Started by Paul Hergott

Since cell phones came into being, distracted driving has become the top cause of motor vehicle crashes and collisions.

And cell phone use is the top driving distraction.

On January 1, 2010, British Columbia engaged in a road safety policy that differentiated between hand held and hands free cell phone use.  They did so by prohibiting only hand held use while leaving hands free use legal.

This sent a powerful message to drivers.  It told drivers that hand held cell phone use was dangerous.  And that hands free cell phone use was safe.

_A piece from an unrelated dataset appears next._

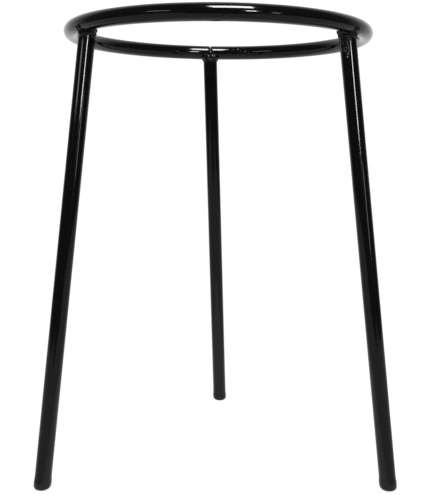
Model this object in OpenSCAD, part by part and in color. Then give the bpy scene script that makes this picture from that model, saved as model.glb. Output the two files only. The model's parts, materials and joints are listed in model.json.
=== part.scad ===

Safety conscious British Columbians spent money on hands free cell phone technology.  And they continued to engage in cell phone communications while driving, thinking it was safe.

They were misled.

Hand held and hands free cell phone use are identically dangerous.  A Discussion Paper compiling the science is hyperlinked below.  The Executive Summary of that Discussion Paper includes the following: "In both simulated and real driving environments, the use of electronic devices has been shown to result in crashes and near misses. Drivers fail to process approximately 50 per cent of the visual information in their driving environment when they are using electronic communication devices. Evidence also concludes that there is no difference between the cognitive diversion associated with hands-free and hand-held cell phone use."

That same Discussion Paper predicted a harmful impact of banning only hand held cell phone use in the face of science saying that hands free is identically distracting: Legislation that bans only hand-held cell conversations conflicts with the research that has consistently found no difference in the degree of distraction between hand-held and hands-free cell conversations. As a result, these laws may not provide the expected benefits and may even generate harmful indirect impacts such as a false sense of security for those who talk on hands-free devices while driving.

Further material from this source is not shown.